Bref, ce qui me gêne avec les articles sus-mentionnés, c'est que ça donne l'idée que la gratuité « dangereuse » vient avant tout des petits auteurs auto-édités et pas des campagnes de promotions agressives menées par des entreprises qui ont un peu plus de pouvoir sur le « marché »[1]. Et j'ai l'impression que ce n'est pas la première fois que je vois une certaine tendance à pointer du doigt les « amateurs » d'un domaine qui feraient du tort aux « professionnels ».

Comme je le disais en introduction, je ne trouve pas les conseils sur l'utilisation de la gratuité absurdes pour des auteur·e·s qui désirent se faire de l'argent avec leurs œuvres. Ce qui me pose question, en revanche, c'est que ce soit le seul modèle envisageable, et quand bien même l'auteur reconnaît dans son article que la majorité des auteur·e·s ne vivent pas de leur plume et que « si vous ne gagnez pas votre vie avec la vente de vos livres, ne désespérez pas, c’est tout à fait normal ». Dans ce cadre, est-il vraiment si absurde que le fait de faire de l'argent et des ventes ne soit pas forcément l'objectif principal d'un certain nombre d'auteurs dits « amateurs » ?

Certes, on peut dire que « tout travail mérite salaire », et certes il est très difficile pour un·e auteur·e de faire en sorte que son écriture soit considérée comme un travail légitime. Pour autant, est-ce qu'il faut forcément considérer l'écriture comme un travail ? Est-ce que tout processus créatif doit forcément être monétisé ?

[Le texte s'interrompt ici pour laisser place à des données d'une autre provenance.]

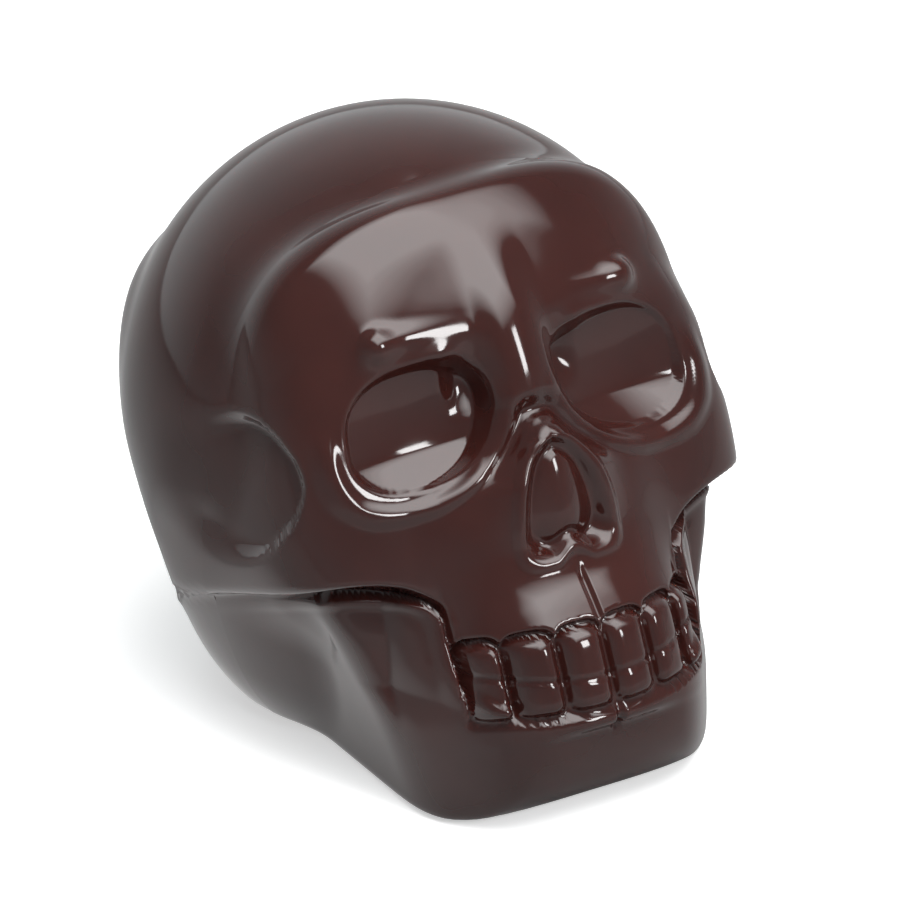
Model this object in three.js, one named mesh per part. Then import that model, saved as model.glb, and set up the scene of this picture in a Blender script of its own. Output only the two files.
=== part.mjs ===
// Hollow moulded chocolate skull: a face half and a back half joined by an inner bead. Millimetres, +Z up, face toward -Y.
import * as THREE from "three";
import { mergeGeometries } from "three/addons/utils/BufferGeometryUtils.js";

// Driving dimensions
const TILT = THREE.MathUtils.degToRad(25); // the face looks up by this much
const TABLE_DROP = 6.76; // from the face's own zero height down to the table
const SEAM_FORWARD = -20; // the upright seam plane, measured forward
const SEAM_HEIGHT = 42; // middle of the seam plane above the table
const JOINT_GAP = 0.3; // clearance left between pieces that touch
const WALL = 3.4; // chocolate shell
const MIDDLE_FORWARD = -17.04; // puts the bounding box on the origin
const CORE_RADIUS = 25; // disc in the seam plane from which the surface is measured
const NOMINAL_RADIUS = 40;
const LOOK_UP = 0.3; // the front's measuring lines rise with the face
const FRONT_REACH = 50;
const BACK_REACH = 47;
const AROUND = 104; // facets round each half
const FRONT_ROWS = 48;
const BACK_ROWS = 12;
const ROW_SPREAD = 1.15; // packs the front rows toward the nose and teeth
const MOUTH_SPREAD = 0.4; // packs the facets round each half toward the mouth
const INNER_ROWS = 5;
const BEAD_HALF_WIDTH = 2.4;
const BEAD_THICKNESS = 1.7;

const COS = Math.cos(TILT);
const SIN = Math.sin(TILT);

// Shape functions: each gives a signed distance, negative inside
const clamp = (v, low, high) => Math.min(high, Math.max(low, v));

function blend(a, b, k) {
  const h = clamp(0.5 + (0.5 * (b - a)) / k, 0, 1);
  return b + (a - b) * h - k * h * (1 - h);
}

function cut(a, b, k) {
  return -blend(-a, -b, k);
}

function ramp(from, to, v) {
  const s = clamp((v - from) / (to - from), 0, 1);
  return s * s * (3 - 2 * s);
}

function hump(v) {
  const s = clamp(Math.abs(v), 0, 1);
  return (1 - s * s) ** 2;
}

function egg(x, y, z, centre, radii) {
  const a = (x - centre[0]) / radii[0];
  const b = (y - centre[1]) / radii[1];
  const c = (z - centre[2]) / radii[2];
  const k = Math.hypot(a, b, c);
  return (k * (k - 1)) / (Math.hypot(a / radii[0], b / radii[1], c / radii[2]) + 1e-9);
}

function boxyEgg(x, y, z, centre, radii, p) {
  const a = Math.abs(x - centre[0]) / radii[0] + 1e-6;
  const b = Math.abs(y - centre[1]) / radii[1] + 1e-6;
  const c = Math.abs(z - centre[2]) / radii[2] + 1e-6;
  const k = (a ** p + b ** p + c ** p) ** (1 / p);
  const slope = Math.hypot(a ** (p - 1) / radii[0], b ** (p - 1) / radii[1], c ** (p - 1) / radii[2]);
  return (k - 1) / (slope * k ** (1 - p));
}

function rod(x, y, z, a, b, ra, rb) {
  const d = [b[0] - a[0], b[1] - a[1], b[2] - a[2]];
  const along = (x - a[0]) * d[0] + (y - a[1]) * d[1] + (z - a[2]) * d[2];
  const t = clamp(along / (d[0] ** 2 + d[1] ** 2 + d[2] ** 2), 0, 1);
  return Math.hypot(x - a[0] - t * d[0], y - a[1] - t * d[1], z - a[2] - t * d[2]) - (ra + (rb - ra) * t);
}

// Tooth number along the arch, counted from the middle
function toothAlong(x) {
  if (x < 7.3) return x / 7.3;
  if (x < 14) return 1 + (x - 7.3) / 6.7;
  if (x < 18.6) return 2 + (x - 14) / 4.6;
  return 3 + (x - 18.6) / 5.7;
}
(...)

Ça rejoint quelque chose qui me gêne dans beaucoup de discours que je vois passer sur l'auto-édition : le fait de vouloir absolument s'éloigner de ce qui peut relever de l'amateurisme ou du DIY (j'avais écrit un article il y a quelques temps sur les liens que je voyais entre auto-édition et DIY) et où il faut penser commercial, marketing, professionalisme. Au final l'auto-éditeur doit se muer en auto-entrepreneur, voire en petit patron : comment espérer faire des ventes avec une couverture peu attractive ? il faut bien recruter un graphiste professionnel (stagiaire si possible, ça réduira vos frais).

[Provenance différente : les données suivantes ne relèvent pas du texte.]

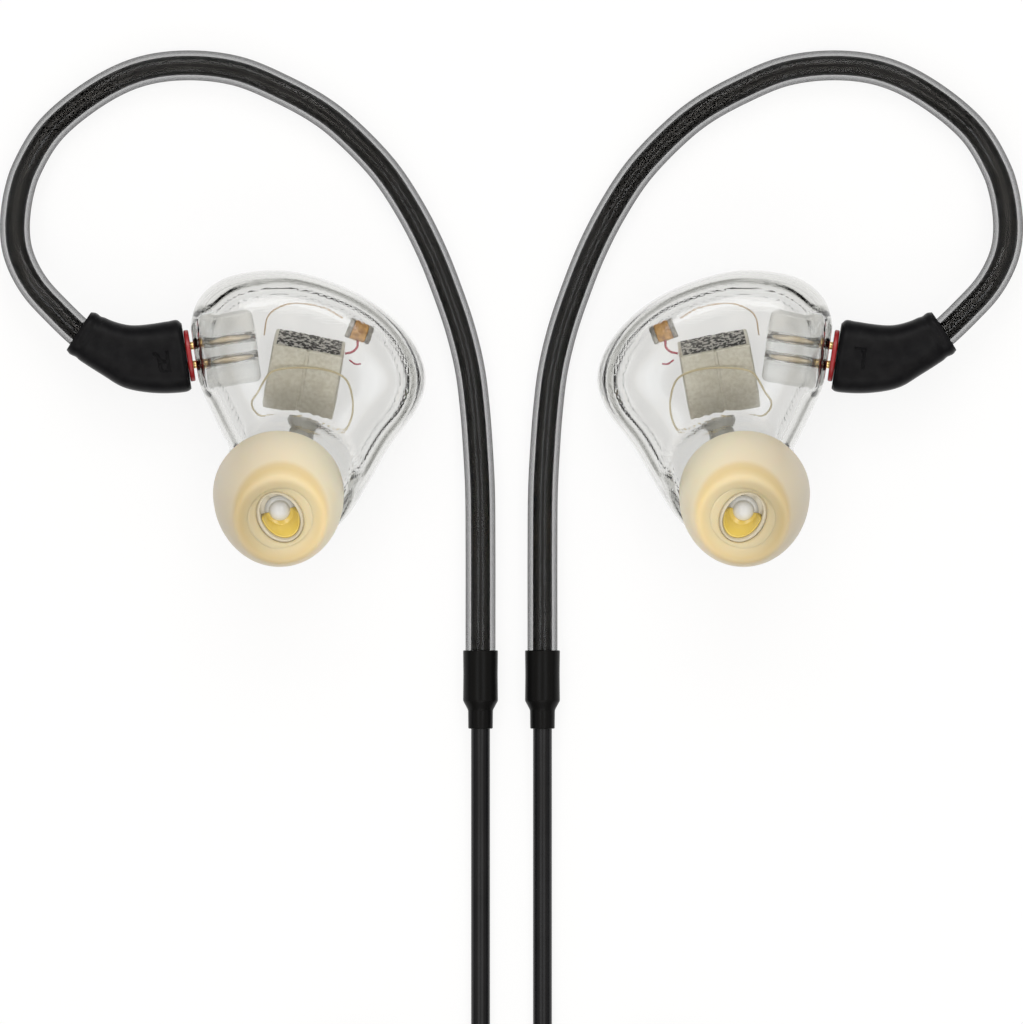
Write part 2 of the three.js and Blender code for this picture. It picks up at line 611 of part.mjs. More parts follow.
/** The pieces in the middle, which both sides share. */
function sharedPieces() {
  return [
    ["cord_slider", slider(), "blackRubber"],
    ["splitter", splitter(), "blackRubber"],
    ["main_cord", mainCord(), "blackJacket"],
    ["main_coil", coilBody(MAIN_COIL, MAIN_RADIUS, 0), "blackJacket"],
    ["main_coil_tie", coilTie(MAIN_COIL, MAIN_RADIUS, 0, -Math.PI / 2), "blackRubber"],
    ["main_cord_tail", mainCordTail(), "blackJacket"],
    ["plug_strain_relief", plugRelief(), "blackRubber"],
    ["plug_barrel", plugBarrel(), "blackRubber"],
    ["plug_sleeve_contact", plugContact(-1.6, CONTACT_ENDS.sleeve), "gold"],
    ["plug_ring_contact", plugContact(CONTACT_ENDS.sleeve + 0.5, CONTACT_ENDS.ring), "gold"],
    ["plug_tip_contact", plugTip(), "gold"],
    ["plug_insulator", plugInsulator(), "blackRubber"],
  ];
}

/** The mirror image in X, with its faces turned out again. */
function mirrored(geometry) {
  const copy = geometry.index ? geometry.clone() : mergeVertices(geometry.clone());
  copy.scale(-1, 1, 1);
  const index = copy.index.array;
  for (let i = 0; i < index.length; i += 3) [index[i], index[i + 1]] = [index[i + 1], index[i]];
  copy.computeVertexNormals();
  return copy;
}

function named(name, geometry, colour) {
  const [color, roughness, metalness] = COLOURS[colour];
  const mesh = new THREE.Mesh(geometry, new THREE.MeshStandardMaterial({ color, roughness, metalness }));
  mesh.name = name;
  return mesh;
}

const group = new THREE.Group();
for (const [name, geometry, colour] of sidePieces()) {
  group.add(named(`right_${name}`, geometry, colour));
  group.add(named(`left_${name}`, mirrored(geometry), colour));
}
for (const [name, geometry, colour] of sharedPieces()) group.add(named(name, geometry, colour));

export default group;
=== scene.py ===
"""A pair of in-ear monitors lying flat with their nozzles up, on a pale surface, seen from straight above.

Lengths are in millimetres until a mesh or curve is made, and the frame is the CAD model's: X from the right
unit to the left one, Y towards the tops of the ear hooks, Z up. Each side is drawn as the right one, at
negative X, and the left one is its mirror image.
"""

from math import cos, exp, hypot, pi, radians, sin, sqrt, tan

import bmesh
import bpy
import numpy as np
from mathutils import Matrix, Vector
from numpy.linalg import norm


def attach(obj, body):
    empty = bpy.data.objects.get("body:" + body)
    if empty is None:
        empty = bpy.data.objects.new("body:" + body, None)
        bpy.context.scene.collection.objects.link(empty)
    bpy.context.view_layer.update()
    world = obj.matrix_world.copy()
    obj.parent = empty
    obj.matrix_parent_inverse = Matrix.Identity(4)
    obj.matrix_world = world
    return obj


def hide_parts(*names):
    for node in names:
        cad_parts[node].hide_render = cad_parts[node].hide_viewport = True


MM = 0.001
SIDES = (("right", 1), ("left", -1))

# Camera: straight above the pair, far away, its view as wide as the pair.
VIEW_WIDTH = 102.3
VIEW_MIDDLE = (0.0, -12.26)
CAMERA_HEIGHT = 2000.0
FOCUS_HEIGHT = 5.0
SENSOR = 36.0

# Earpiece, as in the CAD model.
SHELL_MIDDLE = np.array([-20.5, 0.5])
SHELL_OUTLINE = [
    (-32.1, 6.6), (-31.2, 9.2), (-29.0, 11.0), (-26.0, 11.8), (-22.5, 11.9), (-18.9, 11.1),
    (-14.9, 9.4), (-11.6, 7.0), (-9.3, 4.0), (-8.45, 1.0), (-9.3, -1.9), (-12.1, -5.7),
    (-14.4, -9.7), (-16.6, -13.0), (-19.2, -14.9), (-21.9, -14.6), (-24.2, -12.2), (-26.2, -9.2),
    (-28.2, -5.9), (-30.0, -2.3), (-31.4, 1.0), (-32.0, 3.8),
]
PLATE_TOP = 1.5
# Profiles of the outline's solids: each point is a height and the outline's scale there.
PLATE_PROFILE = [(0.0, 0.0), (0.0, 0.40), (0.0, 0.80), (0.12, 0.83), (0.5, 0.86), (1.0, 0.885),
                 (PLATE_TOP, 0.9), *[(PLATE_TOP + 0.02, scale) for scale in (0.85, 0.4, 0.0)]]
SHELL_PROFILE = [(PLATE_TOP + 0.1, 0.0), (PLATE_TOP + 0.1, 0.45), (PLATE_TOP + 0.1, 0.88), (1.75, 0.912),
                 (3.0, 0.955), (4.2, 0.987), (5.4, 0.998), (7.2, 0.99), (9.0, 0.95), (10.4, 0.86),
                 (11.3, 0.72), (11.8, 0.5), (12.0, 0.25), (12.05, 0.0)]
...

En soit, ça ne me pose pas de problèmes que des gens aient cette approche[2] (et je confesse que j'ai le cul un peu entre deux chaises là-dessus), mais ce qui me gêne c'est que ça devient le seul discours et au final la seule possibilité dans ce domaine. Vous voulez essayer de vous faire de l'argent avec vos livres ? Ok, ça ne me pose pas de problème, franchement, je comprends, un peu d'argent, surtout quand on n'en a pas beaucoup, c'est toujours ça de pris. Mais si vous considérez que l'écriture c'est un loisir, que vous avez envie de diffuser des textes gratuitement, ben très bien aussi. Oui, même si vous estimez en votre âme et conscience que c'est pas un niveau « profesionnel » et qu'il y a quelques maladresses et sans doute quelques coquilles. Et même si vous mettez comme couverture le dessin que votre petit frère a fait sous Paint et que vous, vous trouvez cool mais qui, objectivement, n'est pas du niveau d'un·e graphiste professionnel·le.

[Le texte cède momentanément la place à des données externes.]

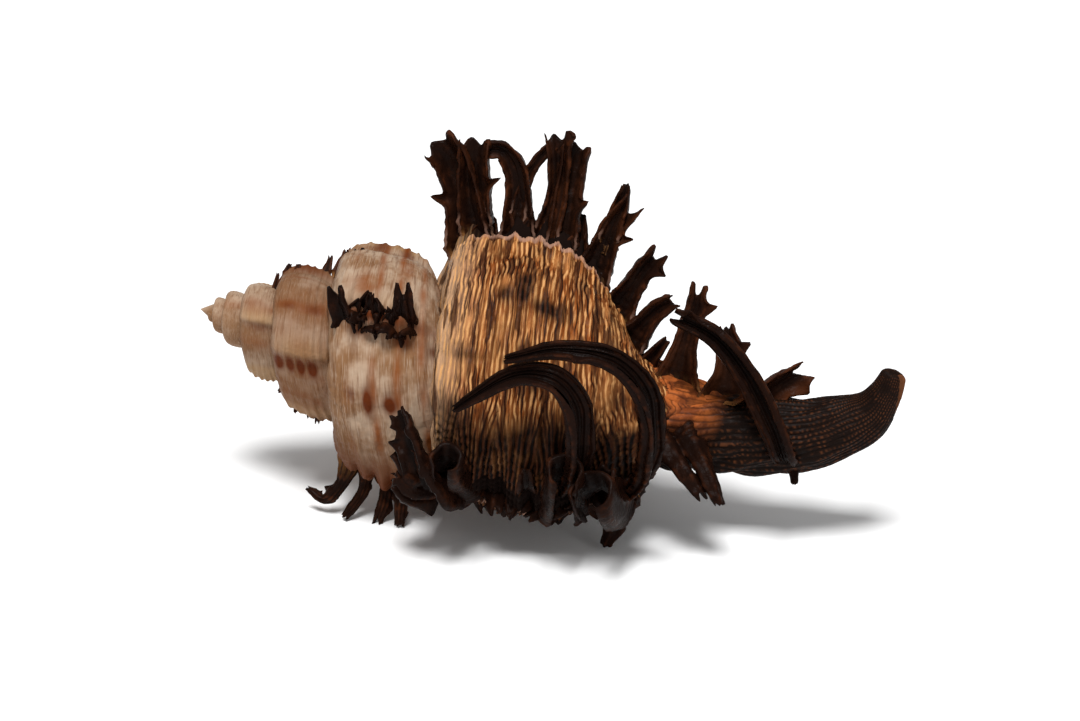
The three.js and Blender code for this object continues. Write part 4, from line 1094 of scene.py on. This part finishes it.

Je ne pense pas que faire ça nuise aux auteur·e·s qui essaient d'en vivoter ou tout du moins de gagner un peu d'argent, de même que je ne pense pas que le groupe de punk qui joue à prix libre dans un squat mette en danger les revenus de Johnny Hallyday ou de groupes de musique semi-professionnels. On pourrait cependant, à juste titre, m'objecter qu'un certain nombre de textes gratuits sont diffusés sur Amazon ou Kobo, qui sont loins d'être des squats autogérés et qui, eux, ne se privent pas pour s'en servir d'argument de vente. Cela dit il me semble que le problème est dans ce cas plus lié à une question d'indépendance[3] que de gratuité.

Comme avec les pirates, je pense que c'est prendre le problème par le mauvais bout que de cibler les auteur·e·s qui diffusent gratuitement leurs textes. Il me semble que si on veut s'interroger sur la gratuité et ses conséquences, on pourrait commencer par regarder d'un peu plus près non pas les gens qui créent du contenu gratuitement mais les entreprises qui se font du beurre sur ce contenu, qu'il s'agisse d'Amazon pour les livres mais également de Facebook, Tumblr, Twitter, Wordpress, etc., ou encore des phénomènes comme le crowdsourcing, la récupération commerciale du « participatif » qui camoufle souvent un travail gratuit, etc. (Et tant qu'à faire on pourrait s'interroger sur la propriété privée des moyens de production, et conclure par Vive la sociale !, mais je m'enflamme un peu.)

Notes

[1] Ou, pour élargir hors du domaine du livre, des entreprises qui proposent un service censément « gratuit » mais où vous êtes le produit.

[2] Du moins, le fait de considérer l'auto-édition comme une possibilité de se faire de l'argent, je ne cautionne évidemment pas l'exploitation de stagiaires.